Chemical Engineering Journal, Vol.369, 1005-1013, 2019
Elevating the stability of nanowire electrodes by thin polydopamine coating for low-voltage electroporation-disinfection of pathogens in water
Highly efficient, low-energy-consuming, reliable, and easily-applicable disinfection methods are in great demand for protecting human health from waterborne diseases. Nanowire-assisted low-voltage electroporation enables effective and energy-efficient disinfection. Nevertheless, the insufficient stability of the nanowires has become the main obstacle in practical applications: the commonly used copper-oxide-nanowire-modified copper foam (CuONW-Cu) electrode can only sustain the complete disinfection for about 10 min. Here, we improve the stability of the nanowires by applying a protective polydopamine (PDA) coating. The solution based self-polymerization approach produces a robust and uniform PDA layer with a controllable thickness of 0-100 nm. The PDA coating barely affects the effectiveness of the nanowires. With a 100 nm-thick PDA coating, CuONW-Cu electrodes still enable high disinfection performance.
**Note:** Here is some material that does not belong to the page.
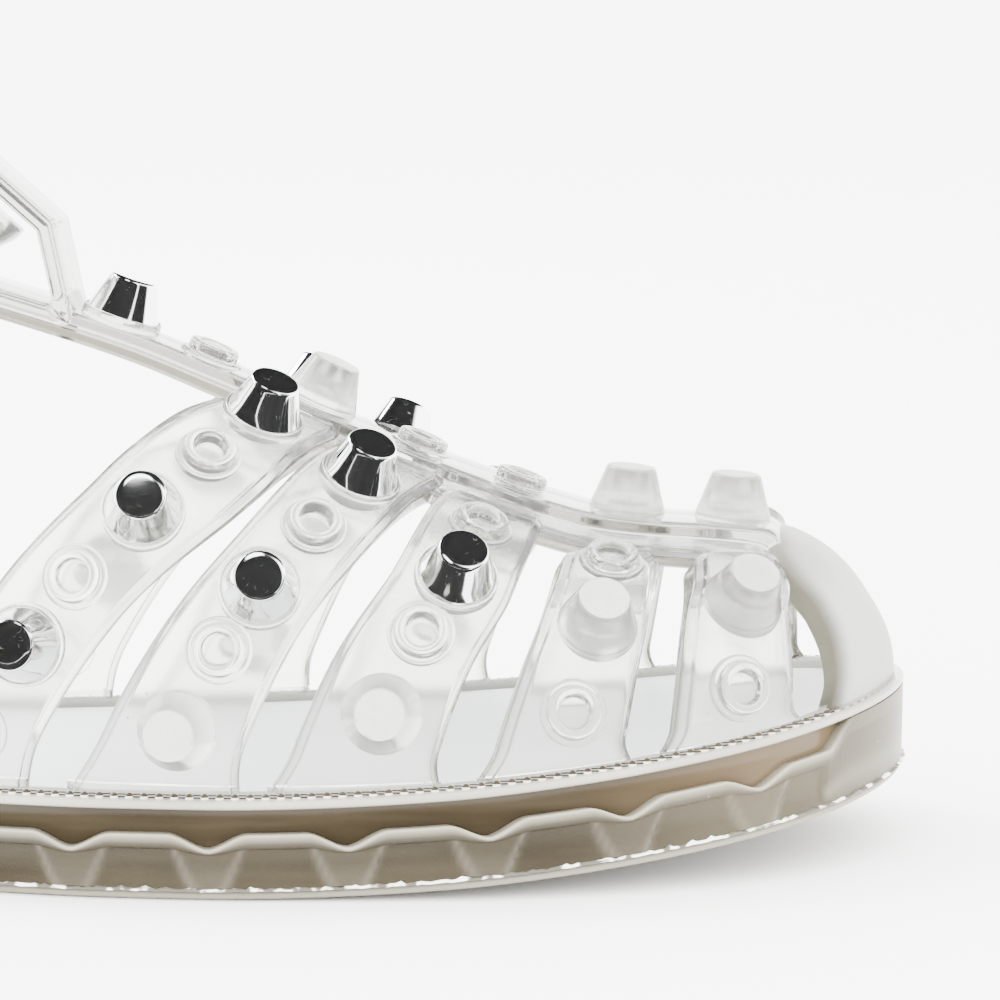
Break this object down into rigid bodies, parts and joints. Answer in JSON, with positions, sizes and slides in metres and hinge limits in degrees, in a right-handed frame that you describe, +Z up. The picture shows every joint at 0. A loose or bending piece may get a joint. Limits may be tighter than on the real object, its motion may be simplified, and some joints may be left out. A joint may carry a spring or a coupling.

The electroporation disinfection cell (EDC) equipped with the PDA-coated CuONW-Cu electrodes achieves complete disinfection ( > 6.0 log) with a low applied voltage (1 V) and a high flux (1.8 m(3) h(-1)- m(-2); 20 s of contact time). Under such operation conditions, the EDC continuously treats water for 16 h while maintaining complete disinfection. The lifetime of the PDA-coated CuONW-Cu electrode is about 100-fold longer than that of the uncoated CuONW-Cu electrode. Besides, EDCs with PDA-CuONW-Cu electrodes also achieved high-efficiency disinfection for real and complex environmental systems (secondary effluents from the wastewater treatment plant).